Mourabiti va plus loin. Ayant suffisamment fourbi ses armes analytiques à force de documentations diverses, il s’est constitué un discours critique d’une singulière consistance. S’est ainsi formée chez lui une vision du monde qui exclut toute illusion sur la nature réelle de ce qui, intrinsèquement, anime la pensée maraboutique et que Mourabiti s’ingénie à exprimer sur la toile, quitte à ce que le rendu bascule dans l’hermétisme, confine à l’iconoclasme. C’est avec un esprit voltairien, rebelle aux acquis préétablis et aux croyances béates que l’artiste s’attaque à l’un des créneaux majeurs de la mystique musulmane. Pour en démystifier l’aura. Dans ses dévoilements tactiques, il cherche à mettre le doigt sur la mécanique spiritualiste du maraboutisme, faite selon lui de caches idéologiques et d’interprétations spécieuses.

Dans sa peinture, c’est donc une autre lecture qu’il fait, étendant le phénomène étudié à toutes les religions monothéistes. D’où un graphisme très expressif, quasi séditieux, que tempère parfois une palette tant soit peu harmonisée : le vert, le bleu, l’ocre, le blanc jaunâtre se déclinent parfois en évocations descriptives en surface, pour équilibrer la vision.

« Pour moi, le marabout est un musée », affirme Mourabiti tout à fait convaincu. Alors qu’on sait que c’est là une prononciation francisée de « muràbit », militaire occupant une forteresse (ribàt) à la frontière du monde musulman, et défenseur de la religion, et mot qui rappelle aussi par dérivation le nom de l’artiste... Une affirmation qui confond, semble envoyer en l’air tout sens du recueillement, annule toute intercession présumée du saint auprès du Créateur, tout pouvoir thérapeutique, toute possibilité de miracle.

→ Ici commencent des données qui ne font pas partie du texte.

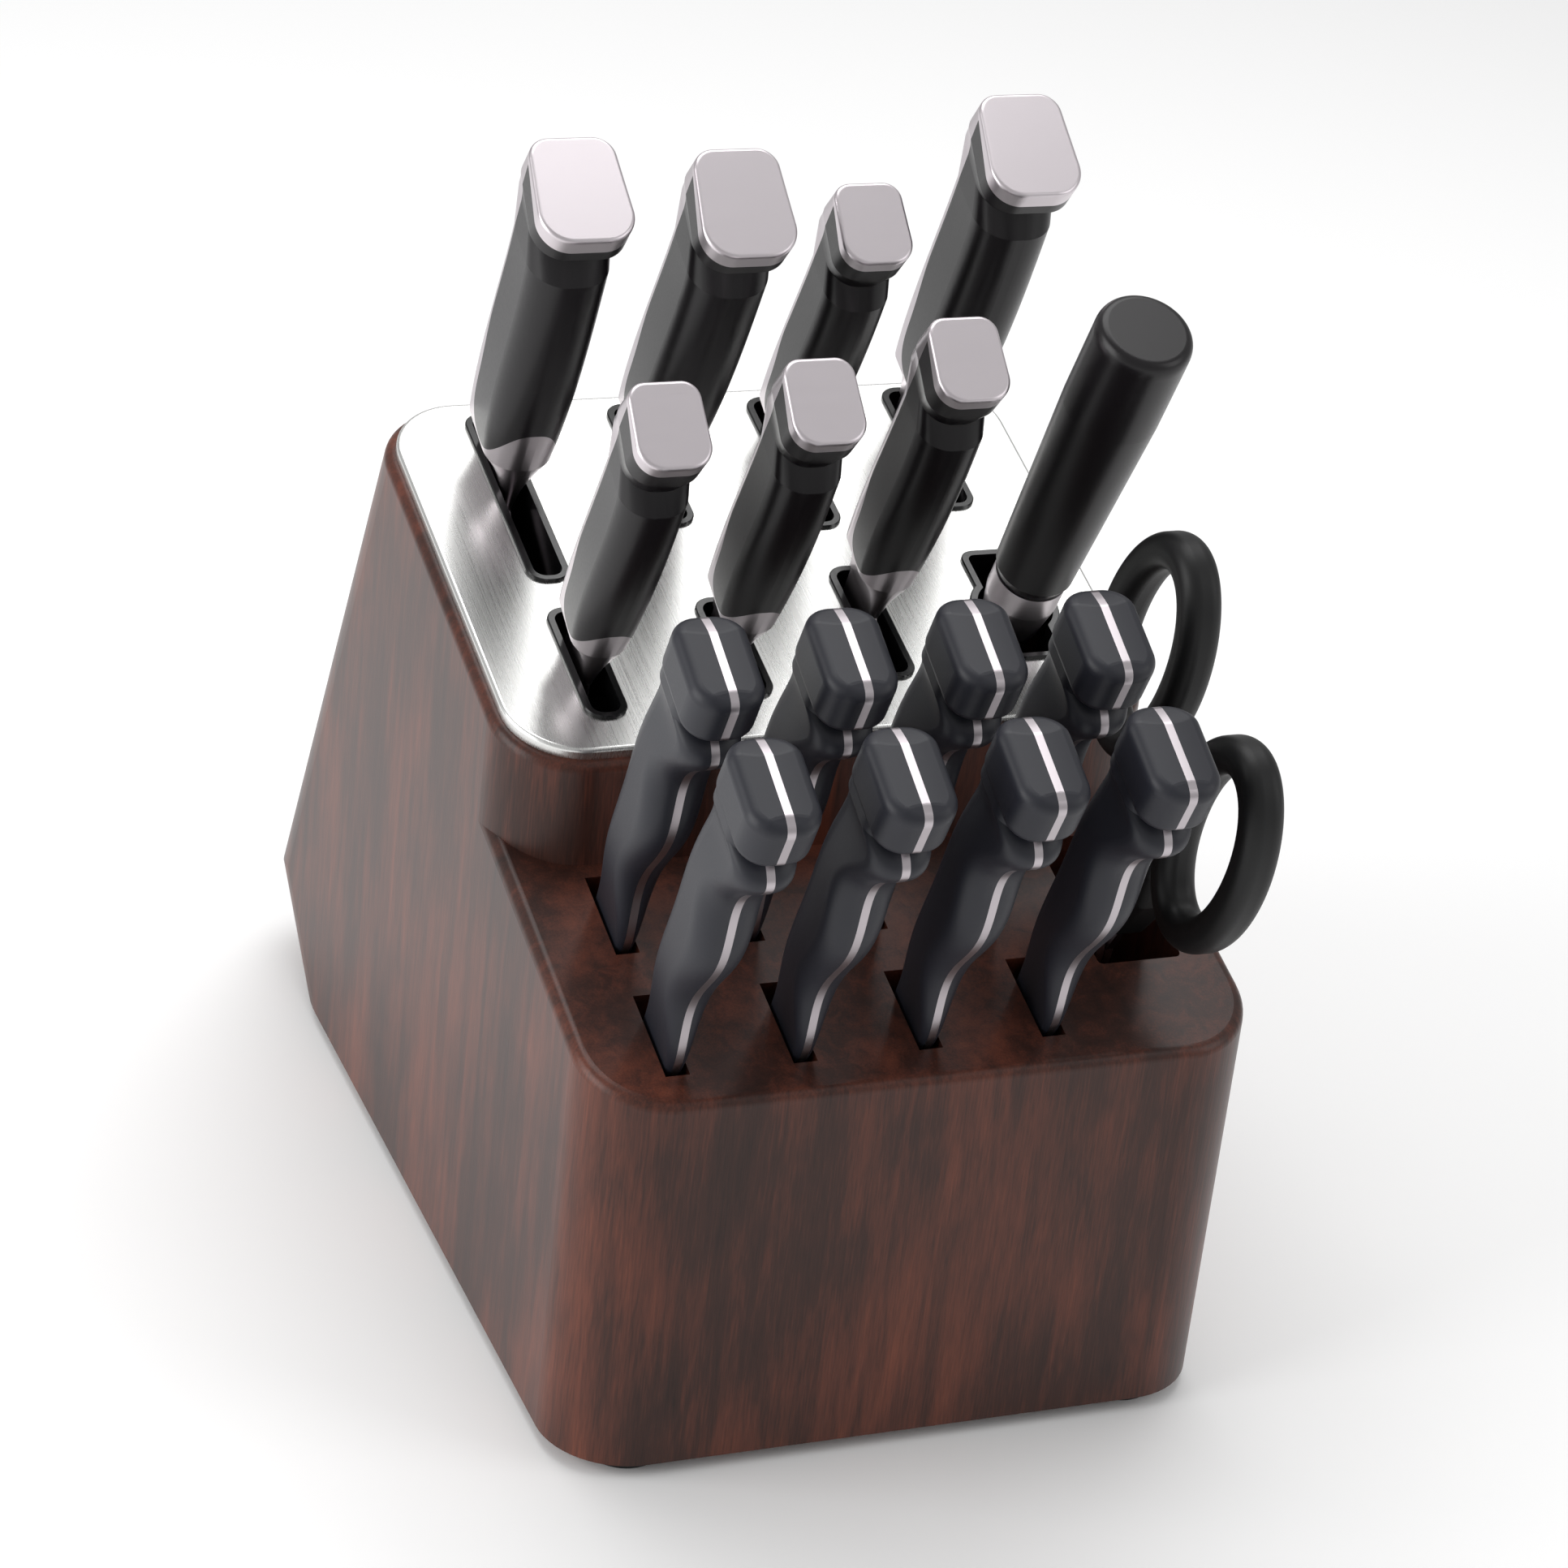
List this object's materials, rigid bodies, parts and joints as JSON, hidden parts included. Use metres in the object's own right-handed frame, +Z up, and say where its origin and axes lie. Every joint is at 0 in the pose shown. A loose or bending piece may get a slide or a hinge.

Plasticien, Mourabiti en veut particulièrement aux formes qu’il déconstruit et reconstruit à son corps défendant ; aux couleurs qu’il vide de toute velléité illustrative, de toute prétention initiante. Il en veut à la dynamique suggestive qui les meut et dont l’interaction, énigmatique, s’alimente d’interdits consommés, apparemment irréductibles à toute remise en cause. L’intérieur d’un marabout, un musée!? Pour le commun des mortels qui y recourt en quête d’un quelconque refuge ou service propitiatoire, cela risque de relever de l’hérésie ! Voir dans le tombeau du saint, placé au milieu du mausolée pour être mis en valeur et recouvert d’un immense drap vert bouteille, avec ici et là des bougies allumées et rehaussant le décor, une installation artistique dont l’entendement est d’ordre esthétique sans plus ; voir dans le rituel accompli par les prosélytes (psalmodies, offrandes en nature ou en numéraire, vœux pieux traduits amulettes et ex-voto...), la manifestations pittoresque d’un esprit populaire gorgé de superstitions et confinant à l’idolâtrie, est une attitude d’intellectuel conscient que là, démagogie (ou ce qui s’y apparente) et art ne peuvent jamais faire bon ménage, ne peuvent que s’affronter dans un duel où les mots « aliénation » et « asservissement » sont toute la menace à écarter.

A ces formes de dénonciation où politique et morale s’accusent mutuellement, Mourabiti préfère cependant la rhétorique plus sereine et plus nuancée des couleurs, jusqu’à épuisement de tout référent.

Essentiellement peintre créateur de formes, il ne se laisse pas prendre au piège des oiseuses polémiques et démonstrations verbales ; il cherche avant tout, comme conscience agissante, à déceler les rouages de la représentation normative comme consommation idéologique de masse, à ses yeux simple obstacle à la libre et heureuse expression. Si sa philosophie de pourfendeur des fausses valeurs le conduit inévitablement à la contestation, c’est que logique oblige ; sa sincérité envers soi ne tolère point qu’il compose avec une réalité minée de l’intérieur et faisant le miel de fabulateurs maîtres du temps, puissants mais frileux, pour ne pas dire vulnérables. La bataille formelle qu’il mène est de nature épistémologique. Mourabiti s’acharne à créer son propre monde (qui n’est pas étranger au nôtre), pour dire autrement la vérité des choses; monde dont il ne dit pas tenir définitivement la clé, ni maîtriser à cent pour cent les outils argumentatifs. Il y va de la force de son caractère, de ce que sa sensibilité comporte d’original, de subtil et de poétique, figures nécessaires pour l’édification et la reconnaissance de son langage, et ce, contre toute forme de récupération et de paternalisme rien moins qu’hégémoniques.